The packaging paradigm of CoreML
CoreML is an Apple framework to integrate machine learning models into your app that enables you to package your model in code that is capable using the Apple hardware specifically designed to run neural networks fast. Exporting our model to CoreML (we only exported the UNET part of the SD) made our inference twice as fast.
Core ML optimizes on-device performance by leveraging the CPU, GPU, and Apple Neural Engine (ANE) while minimizing its memory footprint and power consumption.
Still: it's not all roses. Stable Diffusion is a complex model with multiple blocks. Converting the whole model is not possible right now, as some parts are simply not compatible with CoreML. The slowest part of the model is the UNET, so converting this block was a priority. Some torch operations are not supported, like the torch.einsum ot torch.gelu , so some patching is needed. If you want to see the patching used, you can check this repo.

What model is the best for the Apple M1Pro/Max processor?

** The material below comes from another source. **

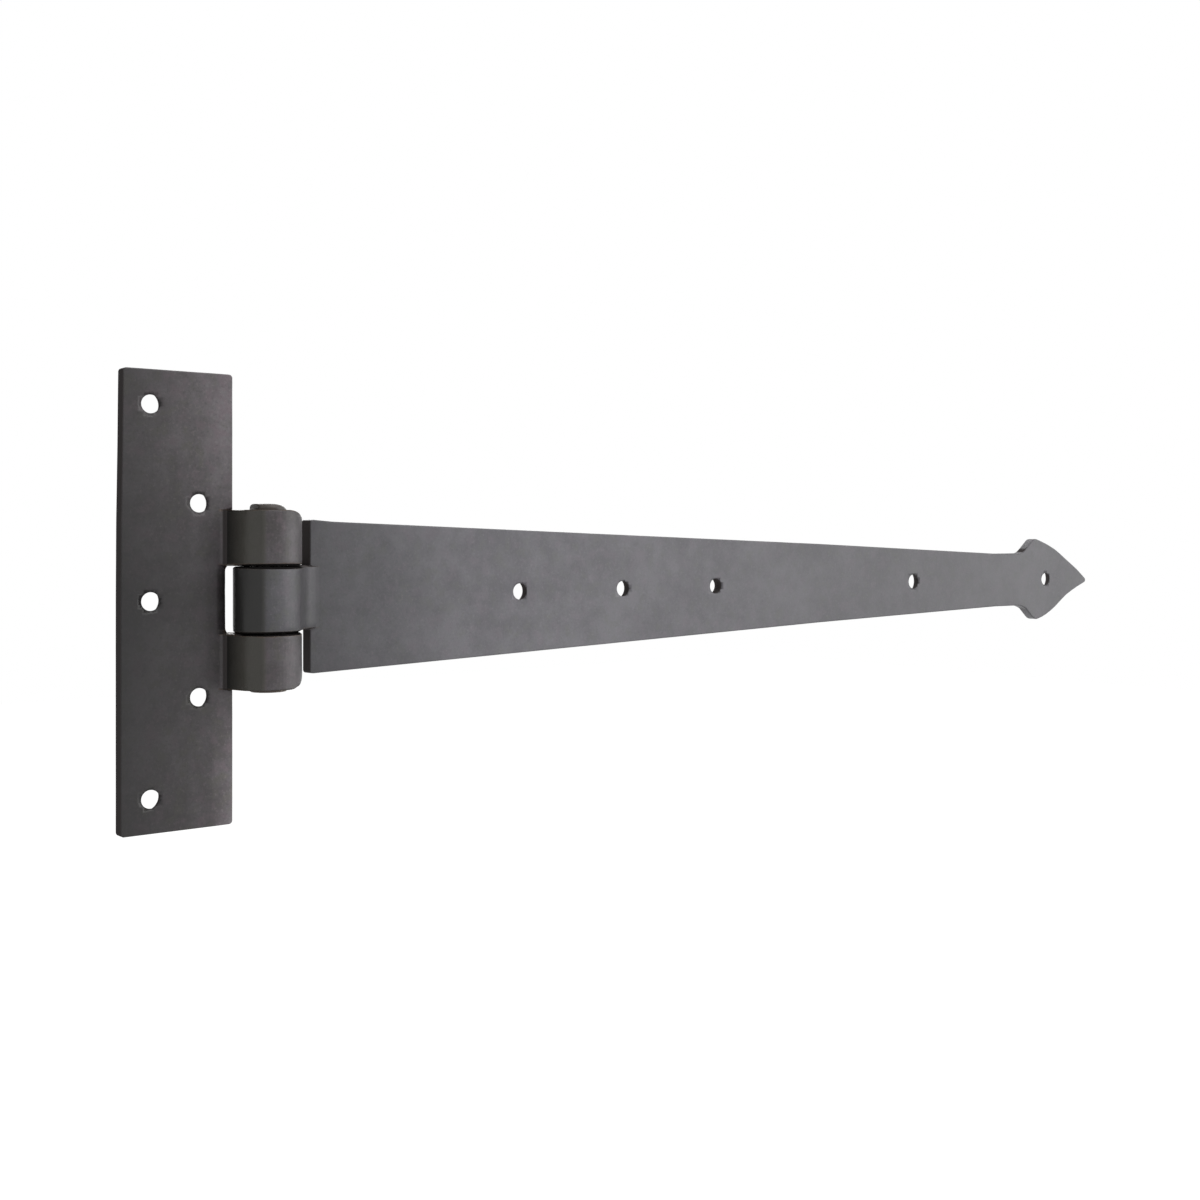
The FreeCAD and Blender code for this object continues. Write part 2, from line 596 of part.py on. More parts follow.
section_sketch = start_sketch(hinge_pin, "PinSection", "XZ_Plane")
pin_section(section_sketch)
turned_pin = hinge_pin.newObject("PartDesign::Revolution", "TurnedPin")
turned_pin.Profile = section_sketch
turned_pin.ReferenceAxis = (section_sketch, ["V_Axis"])
turned_pin.Angle = 360

# Nothing is written unless every object recomputed and every piece is one sound solid
doc.recompute()
for item in doc.Objects:
    if "Invalid" in item.State or "Error" in item.State:
        raise RuntimeError(item.Label + " did not recompute")
for piece in (cross_plate, strap, hinge_pin):
    shape = piece.Shape
    if shape.isNull() or not shape.isValid() or len(shape.Solids) != 1:
        raise RuntimeError(piece.Label + " is not one sound solid")

os.makedirs("parts", exist_ok=True)
for piece in (cross_plate, strap, hinge_pin):
    piece.Shape.exportStep("parts/%s.step" % piece.Label)
    box = piece.Shape.BoundBox
    print("%s: %.1f cubic mm, X %.2f to %.2f, Y %.2f to %.2f, Z %.2f to %.2f" % (
        piece.Label, piece.Shape.Volume, box.XMin, box.XMax, box.YMin, box.YMax, box.ZMin, box.ZMax))
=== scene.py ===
import math

import bmesh
import bpy
from mathutils import Matrix, Vector, kdtree, noise


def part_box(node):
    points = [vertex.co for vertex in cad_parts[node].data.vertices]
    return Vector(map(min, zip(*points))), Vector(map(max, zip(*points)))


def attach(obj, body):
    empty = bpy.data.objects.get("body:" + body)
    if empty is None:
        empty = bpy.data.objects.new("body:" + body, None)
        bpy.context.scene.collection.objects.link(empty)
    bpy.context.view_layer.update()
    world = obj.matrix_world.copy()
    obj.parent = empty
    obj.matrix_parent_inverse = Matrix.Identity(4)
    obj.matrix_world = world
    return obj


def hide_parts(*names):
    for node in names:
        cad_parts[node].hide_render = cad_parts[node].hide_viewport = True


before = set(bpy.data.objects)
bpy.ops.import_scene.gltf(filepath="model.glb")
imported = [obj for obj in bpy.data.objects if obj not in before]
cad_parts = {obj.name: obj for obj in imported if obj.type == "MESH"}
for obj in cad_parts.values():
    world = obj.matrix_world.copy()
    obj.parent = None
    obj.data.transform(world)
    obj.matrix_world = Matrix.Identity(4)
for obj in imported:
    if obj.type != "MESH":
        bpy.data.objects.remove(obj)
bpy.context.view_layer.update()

# The camera stands in front of the plate's left side, a little above the hinge's middle, and looks level
# along the strap. The lens and its shift put the hinge where the photograph has it, at the same size.
CAMERA_PLACE = (-0.19831, -0.49674, 0.02115)
CAMERA_TURN = math.radians(39.80)
SENSOR_WIDTH = 36
LENS_LENGTH = 45.89
LENS_SHIFT = (-0.0588, -0.0527)

camera_data = bpy.data.cameras.new("camera")
camera_data.sensor_width = SENSOR_WIDTH
camera_data.lens = LENS_LENGTH
camera_data.shift_x = LENS_SHIFT[0]
camera_data.shift_y = LENS_SHIFT[1]
camera = bpy.data.objects.new("camera", camera_data)
camera.location = CAMERA_PLACE
camera.rotation_euler = (math.radians(90), 0, -CAMERA_TURN)
bpy.context.scene.collection.objects.link(camera)
bpy.context.scene.camera = camera
bpy.context.scene.view_settings.view_transform = "Standard"


# The cross plate is one piece of flat bar. Two tongues on its right side are rolled forward round the pin,
# its five holes are punched from the front, and it is hammered lightly all over before it is waxed black.
MM = 0.001
PIN_LOW, PIN_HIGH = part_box("hinge_pin")
PIN_X = (PIN_LOW.x + PIN_HIGH.x) / 2
PIN_Y = (PIN_LOW.y + PIN_HIGH.y) / 2
PIN_RADIUS = (PIN_HIGH.x - PIN_LOW.x) / 2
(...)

We compared the Tensorflow and PyTorch implementations on my machine.
The Tensorflow implementation was the most stable and less finicky. It always performed similarly, regarding how many programs I had open. In contrast, the PyTorch implementation is very tricky, especially on GPUs. Sometimes it will run fast (around 2.5 samples per second) and sometimes it will be extremely slow.
The best results are obtained with a cold start, and nothing open beside your terminal running the code.



How is the actual GPU usage on my machine?

We can check how the GPU is being when running by checking the activity monitor GPU history (cmd+4)
The Tensorflow code runs maxing out the Apple GPU
PyTorch codebase with CoreML exported UNET

In Closing

It is totally possible to run Stable Diffusion on your Mac with decent performance, but if you want to go on an exploratory analysis of architecture or painters, you are better off leveraging some CUDA cores!
I am hoping to see a full end-to-end CoreML model so I can run this on an iPhone and use the integrated camera to feed the diffusion or do impaintings.